Midwives to ask women about FGM

Interesting story yesterday about plans for midwives to ask routine questions about female genital mutilation in ante-natal appointments. Generally women will not have vaginal examinations during their pregnancies, so unless the question is asked (and answered honestly) it’s impossible to know whether they have suffered FGM until they are examined during or after childbirth.

It’s not quite clear whether the main purpose of the new question is to identify women who might need additional support during childbirth (FGM can lead to complications) or whether it is to identify baby girls who may be at risk because they are born into families who have practiced FGM. Either way, midwives will need robust training and support to deal with the issue sensitively and ensure that women do not feel stigmatised and shut out from maternity care.

US research reveals widespread mistreatment of pregnant women

A study just published in the USA finds horrifying mistreatment of pregnant women based on misguided application of ‘pro-life’ laws.

The groundbreaking research reveals how attempts to create a separate legal entity for fetuses have led to arrests, detentions, and forced medical interventions on pregnant women.

Co-authored by Lynn Paltrow at National Advocates for Pregnant Women, an inspirational organisation fighting hard to resist the rising incursions on pregnant women’s autonomy in the name of their unborn child.

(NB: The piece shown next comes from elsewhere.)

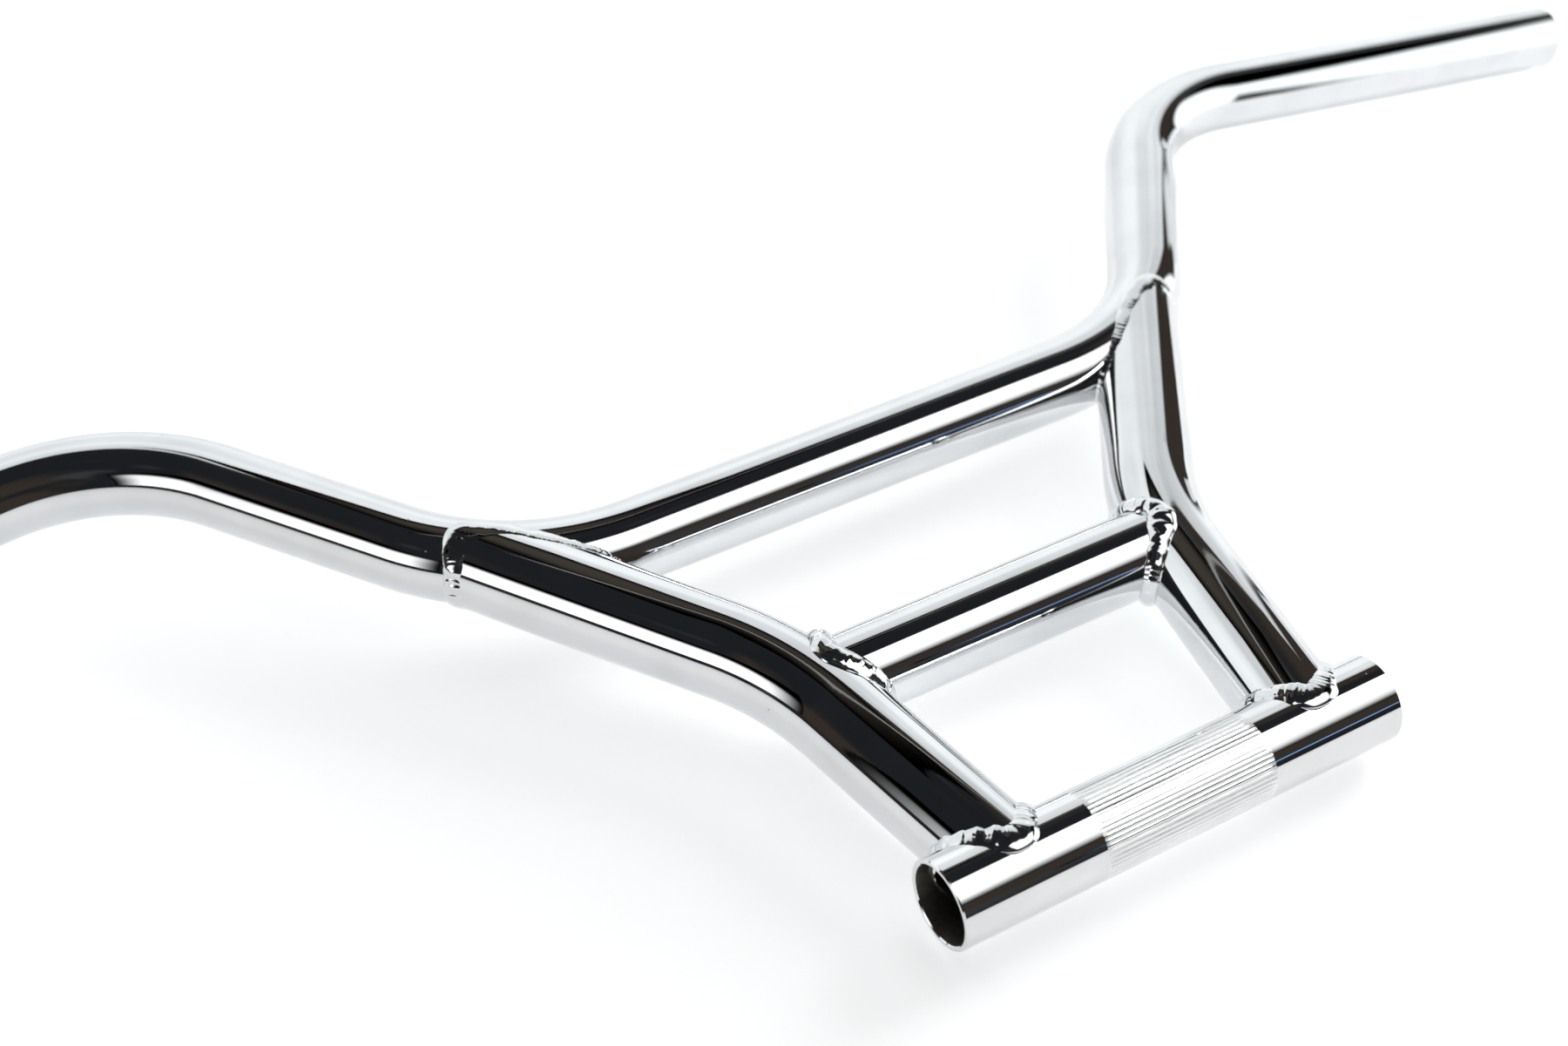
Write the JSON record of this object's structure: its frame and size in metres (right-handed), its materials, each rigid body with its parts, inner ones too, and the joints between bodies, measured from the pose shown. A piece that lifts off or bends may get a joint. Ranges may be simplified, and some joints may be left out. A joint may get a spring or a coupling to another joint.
{
  "type": "handlebar",
  "caption": "Welded tubular steel handlebar: bent main bar on two splayed risers with a cross brace, over a short knurled clamp tube.",
  "frame": {"origin": "on the bench plane the bar lies on, under the centre of its bounding box", "axes": "+X along the clamp tube to the right in front of the bar, +Y from the clamp tube towards the crossbar (up on the machine), +Z off the bench (forwards on the machine)"},
  "size_m": [0.8038, 0.2898, 0.0483],
  "materials": {
    "tube_chrome": "bright chrome plate over smooth drawn tube",
    "knurled_chrome": "bright chrome plate, with a straight axial knurl at mid length",
    "weld_chrome": "bright chrome plate over rippled weld metal"
  },
  "bodies": {
    "root": {"main_bar": "tube_chrome", "riser_left": "tube_chrome", "riser_right": "tube_chrome", "cross_brace": "tube_chrome", "clamp_tube": "knurled_chrome", "weld_main_left": "weld_chrome", "weld_main_right": "weld_chrome", "weld_brace_left": "weld_chrome", "weld_brace_right": "weld_chrome", "weld_clamp_left": "weld_chrome", "weld_clamp_right": "weld_chrome"}
  },
  "joints": []
}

Shocking report into use of force on pregnant immigration detainees

The Guardian has reported today on the UK Borders Agency refusal to stop its security contractors (the notorious G4S) using force to remove pregnant women from the UK. Pregnant women have reported being mistreated by G4S staff – including being pushed in the stomach and dragged around the floor.

The Prison Inspectorate reported on mistreatment in October and recommended that the use of force ceased.

Medical Justice, a charity investigating healthcare abuses in immigration detention, is doing great work about the treatment of pregnant women detainees.